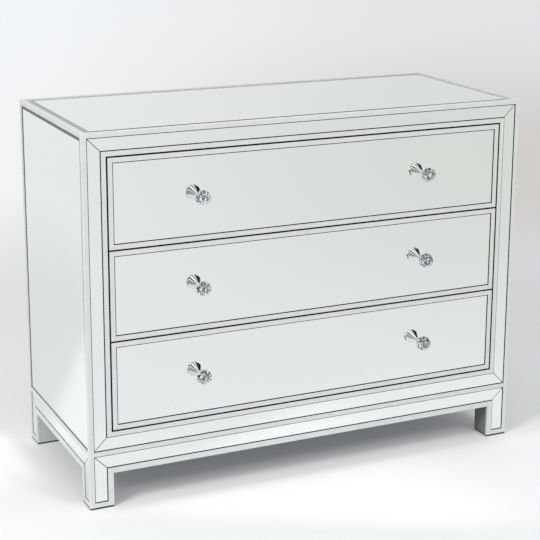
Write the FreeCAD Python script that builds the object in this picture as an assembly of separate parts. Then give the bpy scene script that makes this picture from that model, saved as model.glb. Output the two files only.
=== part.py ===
import FreeCAD, Part
import math
import os

# A straight chest of three equal drawers, faced with mirror glass between silvered wood trims.
#
# Millimetres. Every piece is drawn in case coordinates: X across and centred, Y back from the front
# plane, Z up from the bottom of the legs. save() moves it into the row's frame, whose origin is on the
# floor under the middle of the whole chest, knobs included.

Vector = FreeCAD.Vector

# Case
case_width = 1050.0
case_depth = 450.0
case_height = 815.0
foot_height = 4.0
foot_inset = 1.0

# Layout of the mirrored faces
trim_width = 10.5
arch_trim_width = 13.0
strip_width = 26.3
reveal = 1.8
mitre_gap = 1.0
arch_height = 73.3

# Glass and trims laid on the carcass
glass_thickness = 4.0
glass_recess = 1.8
arris_radius = 1.6
trim_easing = 0.5
top_bevel_width = 14.0
top_bevel_drop = 1.0
side_bevel_width = 6.5
side_bevel_drop = 0.8
plane_tolerance = 0.001

# Carcass boards
top_board_thickness = 18.0
side_board_thickness = 15.0
rail_thickness = 18.0
bottom_board_thickness = 12.0
bottom_board_drop = 4.0
back_thickness = 6.0
back_inset = 2.5
divider_thickness = 18.0
divider_depth = 60.0
batten_height = 44.0

# Drawers
drawer_count = 3
drawer_gap = 3.4
front_board_thickness = 15.0
box_wall = 12.0
box_bottom_thickness = 6.0
box_rise = 15.0
box_headroom = 40.0
divider_clearance = 1.0

# Telescopic slides, which come in lengths of whole steps
slide_length_step = 50.0
slide_height = 35.0
slide_thickness = 12.7
slide_wall = 1.2
slide_clearance = 0.45
slide_setback = 1.5
slide_end_clearance = 1.0

# Knobs. Angles are from the knob's axis, about the middle of the crystal.
knob_spacing = 543.6
knob_rise = 1.5
crystal_radius = 16.25
crystal_centre = 27.0
crystal_sides = 10
crystal_table_angle = 20.0
crystal_shoulder_angles = (50.0, 78.0)
crystal_edge_angle = 102.0
crystal_overhang = 0.15
crystal_seat = 0.15
cup_wall = 0.8
cup_depth = 10.0
cup_floor_radius = 6.5
neck_length = 3.0
neck_radius = 4.5
base_radius = 5.5
base_thickness = 2.0
base_chamfer = 0.6
knob_thread_depth = 8.8

# Fasteners
knob_screw_radius = 2.0
knob_screw_end_gap = 0.5
knob_screw_head_radius = 4.0
knob_screw_head_height = 2.4
knob_screw_slot = 0.9
screw_hole_clearance = 0.25
thread_clearance = 0.04
glass_hole_clearance = 1.0
back_screw_radius = 1.75
back_screw_length = 18.0
back_screw_head_radius = 3.5
back_screw_head_height = 1.8
back_screw_count = 5
back_screw_end = 60.0

# Depths behind the face planes
skin = glass_recess + glass_thickness
front_back_face = skin + front_board_thickness
back_face = case_depth - back_inset
rear_rail_back = back_face - back_thickness
rear_rail_front = rear_rail_back - rail_thickness

# Widths of the borders round the drawers and round the arch
strip_band = reveal + strip_width + reveal
frame_band = trim_width + strip_band + trim_width
leg_width = trim_width + strip_band + arch_trim_width
half_width = case_width / 2
half_depth = case_depth / 2
opening_half_width = half_width - frame_band
leg_inner = half_width - leg_width

# Levels above the bottom of the legs
base_strip_low = arch_height + arch_trim_width + reveal
base_strip_high = base_strip_low + strip_width
middle_trim_low = base_strip_high + reveal
middle_trim_high = middle_trim_low + trim_width
frame_strip_low = middle_trim_high + reveal
opening_trim_low = frame_strip_low + strip_width + reveal
opening_low = opening_trim_low + trim_width
frame_strip_high = case_height - trim_width - reveal
opening_high = case_height - frame_band
carcass_top = case_height - skin
top_board_low = carcass_top - top_board_thickness
bottom_board_high = opening_low - bottom_board_drop
bottom_board_low = bottom_board_high - bottom_board_thickness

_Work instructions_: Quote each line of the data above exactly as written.

_Response to this exercise_:
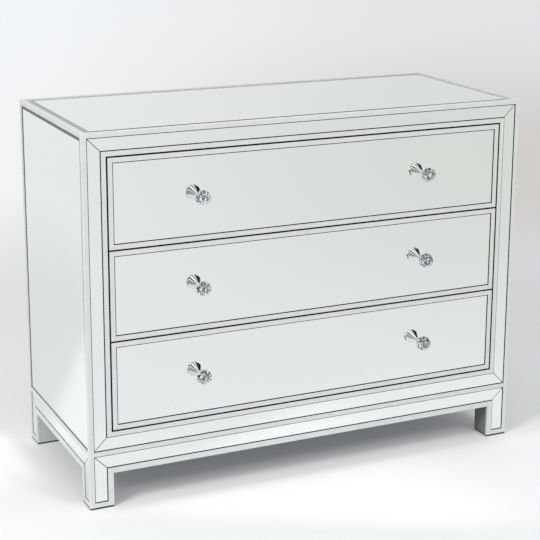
Write the FreeCAD Python script that builds the object in this picture as an assembly of separate parts. Then give the bpy scene script that makes this picture from that model, saved as model.glb. Output the two files only.
=== part.py ===
import FreeCAD, Part
import math
import os

# A straight chest of three equal drawers, faced with mirror glass between silvered wood trims.
#
# Millimetres. Every piece is drawn in case coordinates: X across and centred, Y back from the front
# plane, Z up from the bottom of the legs. save() moves it into the row's frame, whose origin is on the
# floor under the middle of the whole chest, knobs included.

Vector = FreeCAD.Vector

# Case
case_width = 1050.0
case_depth = 450.0
case_height = 815.0
foot_height = 4.0
foot_inset = 1.0

# Layout of the mirrored faces
trim_width = 10.5
arch_trim_width = 13.0
strip_width = 26.3
reveal = 1.8
mitre_gap = 1.0
arch_height = 73.3

# Glass and trims laid on the carcass
glass_thickness = 4.0
glass_recess = 1.8
arris_radius = 1.6
trim_easing = 0.5
top_bevel_width = 14.0
top_bevel_drop = 1.0
side_bevel_width = 6.5
side_bevel_drop = 0.8
plane_tolerance = 0.001

# Carcass boards
top_board_thickness = 18.0
side_board_thickness = 15.0
rail_thickness = 18.0
bottom_board_thickness = 12.0
bottom_board_drop = 4.0
back_thickness = 6.0
back_inset = 2.5
divider_thickness = 18.0
divider_depth = 60.0
batten_height = 44.0

# Drawers
drawer_count = 3
drawer_gap = 3.4
front_board_thickness = 15.0
box_wall = 12.0
box_bottom_thickness = 6.0
box_rise = 15.0
box_headroom = 40.0
divider_clearance = 1.0

# Telescopic slides, which come in lengths of whole steps
slide_length_step = 50.0
slide_height = 35.0
slide_thickness = 12.7
slide_wall = 1.2
slide_clearance = 0.45
slide_setback = 1.5
slide_end_clearance = 1.0

# Knobs. Angles are from the knob's axis, about the middle of the crystal.
knob_spacing = 543.6
knob_rise = 1.5
crystal_radius = 16.25
crystal_centre = 27.0
crystal_sides = 10
crystal_table_angle = 20.0
crystal_shoulder_angles = (50.0, 78.0)
crystal_edge_angle = 102.0
crystal_overhang = 0.15
crystal_seat = 0.15
cup_wall = 0.8
cup_depth = 10.0
cup_floor_radius = 6.5
neck_length = 3.0
neck_radius = 4.5
base_radius = 5.5
base_thickness = 2.0
base_chamfer = 0.6
knob_thread_depth = 8.8

# Fasteners
knob_screw_radius = 2.0
knob_screw_end_gap = 0.5
knob_screw_head_radius = 4.0
knob_screw_head_height = 2.4
knob_screw_slot = 0.9
screw_hole_clearance = 0.25
thread_clearance = 0.04
glass_hole_clearance = 1.0
back_screw_radius = 1.75
back_screw_length = 18.0
back_screw_head_radius = 3.5
back_screw_head_height = 1.8
back_screw_count = 5
back_screw_end = 60.0

# Depths behind the face planes
skin = glass_recess + glass_thickness
front_back_face = skin + front_board_thickness
back_face = case_depth - back_inset
rear_rail_back = back_face - back_thickness
rear_rail_front = rear_rail_back - rail_thickness

# Widths of the borders round the drawers and round the arch
strip_band = reveal + strip_width + reveal
frame_band = trim_width + strip_band + trim_width
leg_width = trim_width + strip_band + arch_trim_width
half_width = case_width / 2
half_depth = case_depth / 2
opening_half_width = half_width - frame_band
leg_inner = half_width - leg_width

# Levels above the bottom of the legs
base_strip_low = arch_height + arch_trim_width + reveal
base_strip_high = base_strip_low + strip_width
middle_trim_low = base_strip_high + reveal
middle_trim_high = middle_trim_low + trim_width
frame_strip_low = middle_trim_high + reveal
opening_trim_low = frame_strip_low + strip_width + reveal
opening_low = opening_trim_low + trim_width
frame_strip_high = case_height - trim_width - reveal
opening_high = case_height - frame_band
carcass_top = case_height - skin
top_board_low = carcass_top - top_board_thickness
bottom_board_high = opening_low - bottom_board_drop
bottom_board_low = bottom_board_high - bottom_board_thickness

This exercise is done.